Led Zeppelin’s record sales skyrocketed during the 1970s, leaving the band with a difficult problem to solve by 1978: How could the members of the band receive £3.668 million in royalty payments without giving a significant portion of the money to British tax authorities?
The band’s tax advisers had an inventive solution: The members of Led Zeppelin would hand control of their companies to a Shakespearean theatre charity based in a former church in London that was run by an actor known for playing mysterious foreign villains. That would enable the band’s royalties to be classed as profits received by the charity, keeping it out of the reach of the tax authorities.
In 1978, the members of Led Zeppelin and their manager Peter Grant sold their businesses to the charity in the hope of solving their tax problem. But the transaction, despite its inventiveness, failed to solve Led Zeppelin’s financial woes and saw the band caught up in one of the UK’s most infamous corporate scandals.

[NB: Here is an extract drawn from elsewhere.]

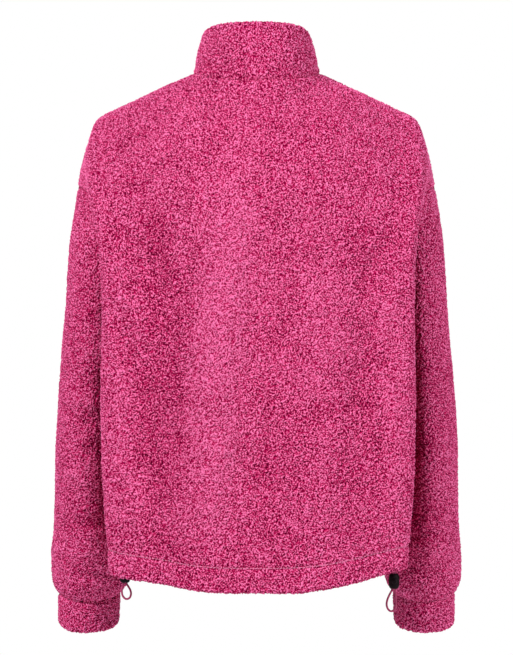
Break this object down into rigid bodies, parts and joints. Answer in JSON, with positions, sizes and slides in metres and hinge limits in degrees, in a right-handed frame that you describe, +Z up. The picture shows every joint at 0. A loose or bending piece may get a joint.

LedZepNews previously investigated the global network of businesses that Led Zeppelin used to minimise the tax bill on its 1977 US tour, revealed the band’s full 1968 recording contract, examined the band’s corporate empire involving more than 50 businesses across the UK and US, published details of the accounts for Jimmy Page’s London bookshop and also revealed previously unseen New York Police Department documents on the theft of the band’s money in 1973.
Now, we delve into the so-called “Rossminster affair” that saw Led Zeppelin’s companies transferred to a theatre charity before the band’s tax advisors became front page and television news in the UK and the target of co-ordinated dawn raids by the police.
There is no suggestion of illegality by any members of Led Zeppelin or their advisors. Instead, this story highlights how the band reached a multi-million settlement with tax authorities in 1984. Led Zeppelin had attempted to carry out tax avoidance, which is legal, rather than evading tax, which is against the law.
Led Zeppelin faced rising taxes in the UK
Public indications that Led Zeppelin would soon face higher taxes came as early as October 1, 1973 when Denis Healey, then the Shadow Chancellor of the Exchequer, said “I warn you there are going to be howls of anguish from the 80,000 people who are rich enough to pay over 75% [tax] on the last slice of their income,” during a speech at the Labour Party conference in Blackpool.
In March 1974, Healey became the Chancellor of the Exchequer (the UK’s equivalent of a treasury minister). The top tax rate on earned income was raised to 83%, with the overall top rate on investment income reaching as high as 98%.
As early as 1975, Led Zeppelin sought to limit how much tax the band paid on its earnings. In fact, the band entered tax exile that year, meaning they couldn’t spend more than 30 days in the UK so that they could avoid handing over a chunk of their earnings to the British government.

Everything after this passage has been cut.